— PROBLEM —
Reproduce each line exactly, including spacing and punctuation.

— PROVIDED MATERIAL —
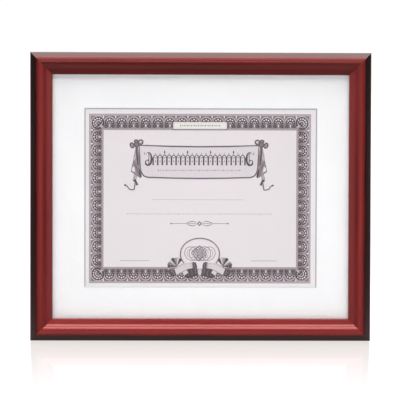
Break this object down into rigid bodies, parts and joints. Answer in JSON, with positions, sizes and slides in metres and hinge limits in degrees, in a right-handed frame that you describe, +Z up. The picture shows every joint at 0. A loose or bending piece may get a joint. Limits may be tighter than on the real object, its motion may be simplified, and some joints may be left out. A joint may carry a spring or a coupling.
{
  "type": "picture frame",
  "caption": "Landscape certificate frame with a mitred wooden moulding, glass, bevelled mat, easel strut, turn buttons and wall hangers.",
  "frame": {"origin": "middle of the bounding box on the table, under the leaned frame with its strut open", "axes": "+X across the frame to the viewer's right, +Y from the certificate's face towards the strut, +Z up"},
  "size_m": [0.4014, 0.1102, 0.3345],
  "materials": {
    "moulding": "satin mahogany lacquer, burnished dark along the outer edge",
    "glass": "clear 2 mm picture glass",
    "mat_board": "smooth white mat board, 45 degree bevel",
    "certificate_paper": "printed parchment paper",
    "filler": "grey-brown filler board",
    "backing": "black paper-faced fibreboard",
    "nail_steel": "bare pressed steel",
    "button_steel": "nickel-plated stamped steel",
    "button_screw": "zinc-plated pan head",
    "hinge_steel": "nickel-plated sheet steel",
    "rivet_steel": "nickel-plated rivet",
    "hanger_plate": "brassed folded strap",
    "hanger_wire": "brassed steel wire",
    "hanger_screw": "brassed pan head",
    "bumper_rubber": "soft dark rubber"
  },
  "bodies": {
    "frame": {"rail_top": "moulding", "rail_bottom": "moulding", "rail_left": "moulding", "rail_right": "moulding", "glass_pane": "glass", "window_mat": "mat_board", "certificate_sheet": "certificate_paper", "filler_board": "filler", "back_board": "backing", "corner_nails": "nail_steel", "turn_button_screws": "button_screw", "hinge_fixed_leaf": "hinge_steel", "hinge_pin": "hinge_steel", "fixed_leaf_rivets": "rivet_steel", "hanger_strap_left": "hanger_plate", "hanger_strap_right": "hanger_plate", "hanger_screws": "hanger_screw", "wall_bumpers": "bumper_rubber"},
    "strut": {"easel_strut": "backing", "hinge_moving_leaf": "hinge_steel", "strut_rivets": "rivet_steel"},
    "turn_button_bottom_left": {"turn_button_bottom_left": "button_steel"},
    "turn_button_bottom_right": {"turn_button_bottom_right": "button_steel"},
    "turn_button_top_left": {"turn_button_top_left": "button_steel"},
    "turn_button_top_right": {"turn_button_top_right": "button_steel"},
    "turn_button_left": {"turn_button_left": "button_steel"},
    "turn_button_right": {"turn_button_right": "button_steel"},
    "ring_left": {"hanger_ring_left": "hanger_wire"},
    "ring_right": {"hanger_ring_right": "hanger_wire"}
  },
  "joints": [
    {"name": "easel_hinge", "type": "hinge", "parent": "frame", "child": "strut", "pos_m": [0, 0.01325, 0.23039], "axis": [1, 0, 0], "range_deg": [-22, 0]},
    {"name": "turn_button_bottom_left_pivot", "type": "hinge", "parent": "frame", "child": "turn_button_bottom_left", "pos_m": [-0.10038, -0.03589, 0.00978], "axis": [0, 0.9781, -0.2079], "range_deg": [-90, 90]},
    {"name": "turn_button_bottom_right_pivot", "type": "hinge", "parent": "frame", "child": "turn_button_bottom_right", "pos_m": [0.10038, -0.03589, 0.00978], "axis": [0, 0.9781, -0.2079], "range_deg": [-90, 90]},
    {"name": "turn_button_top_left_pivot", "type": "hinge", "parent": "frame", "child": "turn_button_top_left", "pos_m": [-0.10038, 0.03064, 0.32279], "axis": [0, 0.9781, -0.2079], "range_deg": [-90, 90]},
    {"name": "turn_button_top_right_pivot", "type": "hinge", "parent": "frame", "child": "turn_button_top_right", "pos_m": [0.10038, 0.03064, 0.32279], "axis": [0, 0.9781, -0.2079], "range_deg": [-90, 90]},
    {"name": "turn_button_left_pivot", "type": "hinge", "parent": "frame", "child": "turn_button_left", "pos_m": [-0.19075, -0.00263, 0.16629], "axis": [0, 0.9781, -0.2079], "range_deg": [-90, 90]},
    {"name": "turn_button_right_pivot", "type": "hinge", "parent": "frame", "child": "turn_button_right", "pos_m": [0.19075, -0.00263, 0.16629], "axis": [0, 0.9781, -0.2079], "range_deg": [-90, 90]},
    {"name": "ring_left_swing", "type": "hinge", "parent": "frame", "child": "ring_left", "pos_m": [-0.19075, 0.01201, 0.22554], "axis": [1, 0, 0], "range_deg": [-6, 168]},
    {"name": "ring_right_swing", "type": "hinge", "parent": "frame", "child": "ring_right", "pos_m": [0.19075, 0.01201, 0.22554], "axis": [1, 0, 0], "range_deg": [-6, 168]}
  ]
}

— FULL ANSWER —
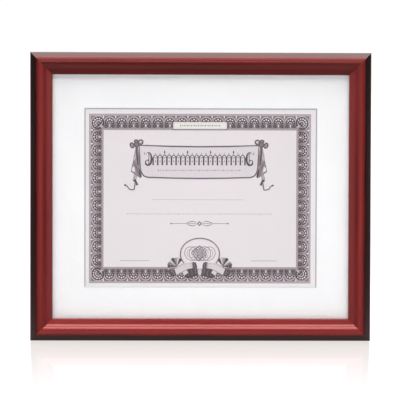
Break this object down into rigid bodies, parts and joints. Answer in JSON, with positions, sizes and slides in metres and hinge limits in degrees, in a right-handed frame that you describe, +Z up. The picture shows every joint at 0. A loose or bending piece may get a joint. Limits may be tighter than on the real object, its motion may be simplified, and some joints may be left out. A joint may carry a spring or a coupling.
{
  "type": "picture frame",
  "caption": "Landscape certificate frame with a mitred wooden moulding, glass, bevelled mat, easel strut, turn buttons and wall hangers.",
  "frame": {"origin": "middle of the bounding box on the table, under the leaned frame with its strut open", "axes": "+X across the frame to the viewer's right, +Y from the certificate's face towards the strut, +Z up"},
  "size_m": [0.4014, 0.1102, 0.3345],
  "materials": {
    "moulding": "satin mahogany lacquer, burnished dark along the outer edge",
    "glass": "clear 2 mm picture glass",
    "mat_board": "smooth white mat board, 45 degree bevel",
    "certificate_paper": "printed parchment paper",
    "filler": "grey-brown filler board",
    "backing": "black paper-faced fibreboard",
    "nail_steel": "bare pressed steel",
    "button_steel": "nickel-plated stamped steel",
    "button_screw": "zinc-plated pan head",
    "hinge_steel": "nickel-plated sheet steel",
    "rivet_steel": "nickel-plated rivet",
    "hanger_plate": "brassed folded strap",
    "hanger_wire": "brassed steel wire",
    "hanger_screw": "brassed pan head",
    "bumper_rubber": "soft dark rubber"
  },
  "bodies": {
    "frame": {"rail_top": "moulding", "rail_bottom": "moulding", "rail_left": "moulding", "rail_right": "moulding", "glass_pane": "glass", "window_mat": "mat_board", "certificate_sheet": "certificate_paper", "filler_board": "filler", "back_board": "backing", "corner_nails": "nail_steel", "turn_button_screws": "button_screw", "hinge_fixed_leaf": "hinge_steel", "hinge_pin": "hinge_steel", "fixed_leaf_rivets": "rivet_steel", "hanger_strap_left": "hanger_plate", "hanger_strap_right": "hanger_plate", "hanger_screws": "hanger_screw", "wall_bumpers": "bumper_rubber"},
    "strut": {"easel_strut": "backing", "hinge_moving_leaf": "hinge_steel", "strut_rivets": "rivet_steel"},
    "turn_button_bottom_left": {"turn_button_bottom_left": "button_steel"},
    "turn_button_bottom_right": {"turn_button_bottom_right": "button_steel"},
    "turn_button_top_left": {"turn_button_top_left": "button_steel"},
    "turn_button_top_right": {"turn_button_top_right": "button_steel"},
    "turn_button_left": {"turn_button_left": "button_steel"},
    "turn_button_right": {"turn_button_right": "button_steel"},
    "ring_left": {"hanger_ring_left": "hanger_wire"},
    "ring_right": {"hanger_ring_right": "hanger_wire"}
  },
  "joints": [
    {"name": "easel_hinge", "type": "hinge", "parent": "frame", "child": "strut", "pos_m": [0, 0.01325, 0.23039], "axis": [1, 0, 0], "range_deg": [-22, 0]},
    {"name": "turn_button_bottom_left_pivot", "type": "hinge", "parent": "frame", "child": "turn_button_bottom_left", "pos_m": [-0.10038, -0.03589, 0.00978], "axis": [0, 0.9781, -0.2079], "range_deg": [-90, 90]},
    {"name": "turn_button_bottom_right_pivot", "type": "hinge", "parent": "frame", "child": "turn_button_bottom_right", "pos_m": [0.10038, -0.03589, 0.00978], "axis": [0, 0.9781, -0.2079], "range_deg": [-90, 90]},
    {"name": "turn_button_top_left_pivot", "type": "hinge", "parent": "frame", "child": "turn_button_top_left", "pos_m": [-0.10038, 0.03064, 0.32279], "axis": [0, 0.9781, -0.2079], "range_deg": [-90, 90]},
    {"name": "turn_button_top_right_pivot", "type": "hinge", "parent": "frame", "child": "turn_button_top_right", "pos_m": [0.10038, 0.03064, 0.32279], "axis": [0, 0.9781, -0.2079], "range_deg": [-90, 90]},
    {"name": "turn_button_left_pivot", "type": "hinge", "parent": "frame", "child": "turn_button_left", "pos_m": [-0.19075, -0.00263, 0.16629], "axis": [0, 0.9781, -0.2079], "range_deg": [-90, 90]},
    {"name": "turn_button_right_pivot", "type": "hinge", "parent": "frame", "child": "turn_button_right", "pos_m": [0.19075, -0.00263, 0.16629], "axis": [0, 0.9781, -0.2079], "range_deg": [-90, 90]},
    {"name": "ring_left_swing", "type": "hinge", "parent": "frame", "child": "ring_left", "pos_m": [-0.19075, 0.01201, 0.22554], "axis": [1, 0, 0], "range_deg": [-6, 168]},
    {"name": "ring_right_swing", "type": "hinge", "parent": "frame", "child": "ring_right", "pos_m": [0.19075, 0.01201, 0.22554], "axis": [1, 0, 0], "range_deg": [-6, 168]}
  ]
}